### Exercise requirements
Where the string "this" occurs in the material below, report the whole line.
* start *
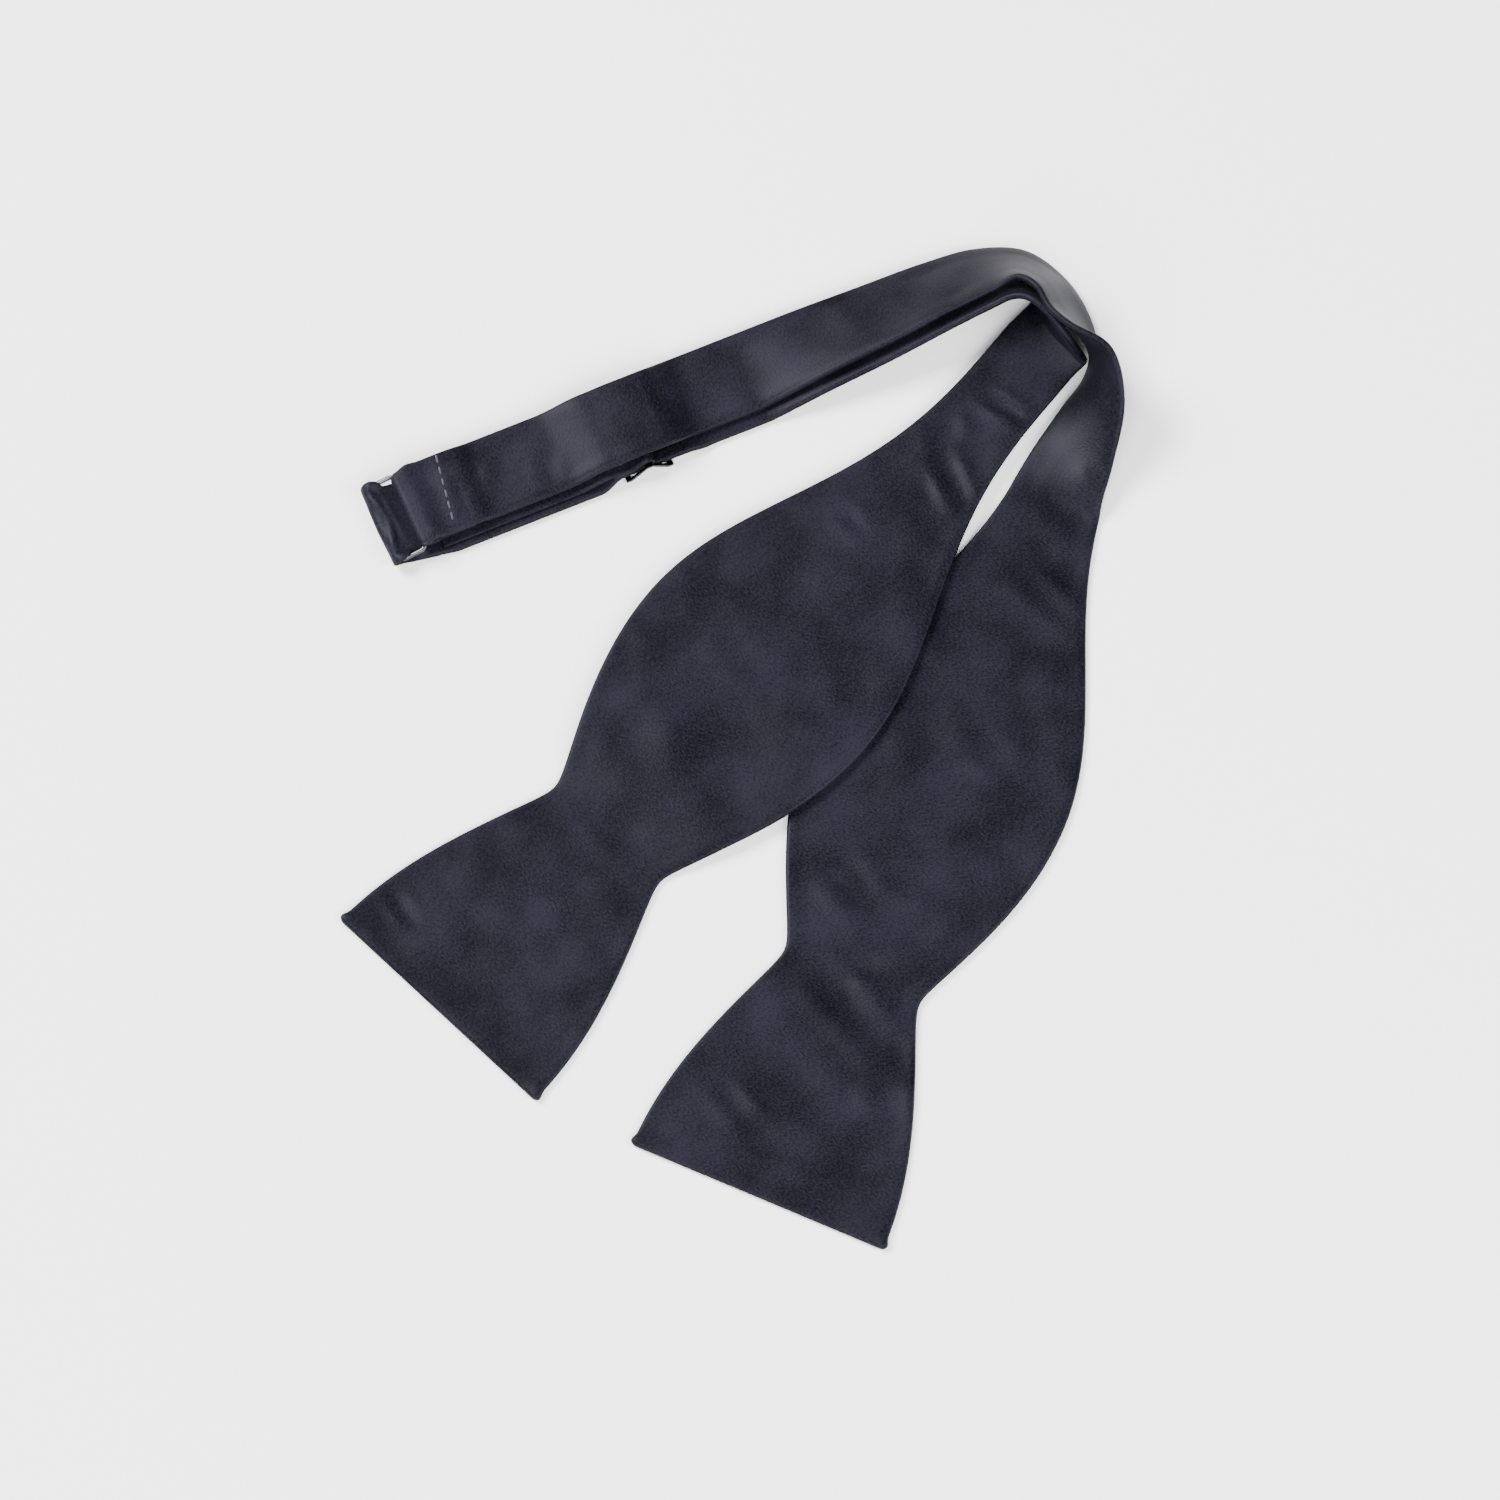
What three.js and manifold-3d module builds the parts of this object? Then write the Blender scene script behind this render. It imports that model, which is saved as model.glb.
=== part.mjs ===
// Self-tie adjustable bow tie, laid down folded. Millimetres, +Z up.
//
// The tie is two silk ribbons. The ring half ends in a loop sewn round a metal ring, and the
// strap half runs through that ring and back to a slider that sets the neck size. Laid down,
// the ring half is the outer ribbon of the turn: its neckband lies on top and its blade below.
// The strap half lies inside it. Each ribbon is an outer panel of silk, an interlining and an
// inner panel, and each panel is made in stretches that meet where the cloth flexes.

import * as THREE from 'three';
import { mergeVertices } from 'three/addons/utils/BufferGeometryUtils.js';
import Module from 'manifold-3d';

// ---------------------------------------------------------------- driving dimensions

// Ribbon outline, with distances along a half measured from the square end of its blade.
const BAND_WIDTH = 21;
const TIP_WIDTH = 67;
const WAIST_WIDTH = 36;
const BULGE_WIDTH = 67.4;
const WAIST_FROM_TIP = 62;
const BULGE_FROM_TIP = 118;
const NECK_FROM_TIP = 222;
const WAIST_ROUNDING = 1.2;

// Cloth.
const SILK = 0.35;              // one panel
const INTERLINING = 0.5;
const PLY_GAP = 0.25;           // between the plies of one ribbon
const STRAP = 0.6;              // strap and loop ends, which hold no interlining
const SEAM_INSET = 1.2;         // the interlining stops this far inside the edge seams
const LAYER_GAP = 0.3;          // between pieces that lie on each other
const SPLIT_GAP = 0.3;          // between two stretches of one panel

// Ring, and the two loops gathered inside it.
const RING_WIRE = 1.2;
const RING_PITCH = 7.6;         // between the centre lines of its two bars
const RING_CORNER = 2.4;
const RING_SIDE_GAP = 0.5;      // edge of a loop to the inside of the ring
const LOOP_PINCH = 1.2;         // each side of a loop is drawn in by this
const LOOP_SLACK = 0.45;        // round the bar in the strap's loop
const LOOP_REACH = 7.5;         // of the strap's loop beyond the fold of the ring half

// Slider: two low outer bars under the strap and a centre bar above it.
const SLIDER_BAR = 0.8;         // thickness of a bar
const SLIDER_BAR_LENGTH = 1.4;  // of a bar, along the strap
const SLIDER_RAIL = 0.6;
const SLIDER_PITCH = 5.5;       // centre bar to outer bar
const SLIDER_FROM_FOLD = 60;    // centre bar from the sewn end of the ring half
const SLIDER_TRAVEL = 4;

// Sewing.
const THREAD = 0.45;
const STITCH_PITCH = 3.1;
const STITCH_LENGTH = 2.1;
const STITCH_GAP = 0.12;        // thread to cloth
const STITCH_SLANT = 9;         // degrees, of the row at the ring
const RING_LOOP_LENGTH = 15;    // folded-back end of the ring half
const RING_STITCHES = 11.3;     // stitch row from the fold
const STRAP_HEM = 9;            // folded-back end of the strap
const HEM_STITCHES = 6.5;       // stitch row from the slider's centre bar

// Where the parts of the two halves lie in plan. Headings are degrees from +X.
const BAND_HEADING = 23;
const BAND_START = [-81.7, 61.2];
const TURN_FROM_FOLD = 92;      // the straight neckband ends here and the turn starts

// Sideways places on the neckband, towards the far side, from its line through BAND_START.
const RING_SIDE = -2.6;         // ring and loops
const SLIDER_SIDE = -4.3;       // slider and the strap's way back to it
const RING_HALF_SIDE = -1.6;    // ring half, from the ring to the slider
const RING_HALF_TURN_SIDE = -0.2;
const STRAP_HALF_SIDE = -5.1;   // strap half, at the ring
const STRAP_HALF_TURN_SIDE = -3.3;
const RING_STITCH_SIDE = -0.5;

// A blade starts at its neck and bends evenly to its tip. Its cross lines are skewed by as
// much as skew, in degrees, from the waist to the tip.
const LOWER_BLADE = {
  neck: [78.1, 62.7], neckFromTip: 196, heading: -111.7, bend: -0.1, skew: -2.4,
};
const UPPER_BLADE = {
  neck: [75, 102.7], neckFromTip: 227.5, heading: -128.4, bend: -4, skew: -2.4,
};
const UPPER_DROP_FROM_TIP = 84; // the upper blade comes down beside the lower one from here

// The turn, from the neckband to the neck of each blade. The far edge of the ribbon passes
// through a point in plan, and from there the ribbon spans to its near edge along an azimuth
// and an elevation in degrees. A span longer than the width crosses the ribbon at a slant.
// Where onTop is 1 the far edge lies on the other ribbon, and where it is 0 on the table.
const RING_HALF_TURN = [
  { far: [14, 112.9], azimuth: -67, elevation: 12, onTop: 1 },
  { far: [30.2, 119.3], azimuth: -67, elevation: 21, onTop: 1 },
  { far: [45.6, 125.4], azimuth: -68, elevation: 30, onTop: 0.9 },
  { far: [58.7, 129.5], azimuth: -74, elevation: 38, onTop: 0.6 },
  { far: [71.2, 129.2], azimuth: -98, elevation: 50, onTop: 0.25 },
  { far: [80.4, 122.4], azimuth: -128, elevation: 62 },
  { far: [86, 113.6], azimuth: -147, elevation: 71 },
  { far: [88.2, 104.6], azimuth: -160, elevation: 83 },
  { far: [85.9, 95.7], azimuth: 2, elevation: 74 },
  { far: [79.9, 87.6], azimuth: -12, elevation: 42 },
  { far: [73.2, 77.5], azimuth: -19, elevation: 16 },
  { far: [69.4, 69.6], azimuth: -20.8, elevation: 5 },
];
const STRAP_HALF_TURN = [
  { far: [15.3, 110.1], azimuth: -67, elevation: 11 },
  { far: [31.1, 116.3], azimuth: -67, elevation: 20 },
  { far: [46.4, 122.3], azimuth: -68, elevation: 29 },
  { far: [58.5, 125.8], azimuth: -75, elevation: 37 },
  { far: [67, 125.8], azimuth: -86, elevation: 46 },
  { far: [71.8, 123], azimuth: -90, elevation: 53 },
  { far: [73.4, 119.6], azimuth: -77, elevation: 52, span: 1.02 },
  { far: [73.2, 117.1], azimuth: -62, elevation: 36, span: 1.08, onTop: 0.3 },
  { far: [72.1, 115.2], azimuth: -52, elevation: 16, span: 1.08, onTop: 0.6 },
  { far: [70.6, 113.3], azimuth: -44, elevation: 4, span: 1.02, onTop: 1 },
];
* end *
### Right answer
What three.js and manifold-3d module builds the parts of this object? Then write the Blender scene script behind this render. It imports that model, which is saved as model.glb.
const SEAM_INSET = 1.2;         // the interlining stops this far inside the edge seams
const LOOP_PINCH = 1.2;         // each side of a loop is drawn in by this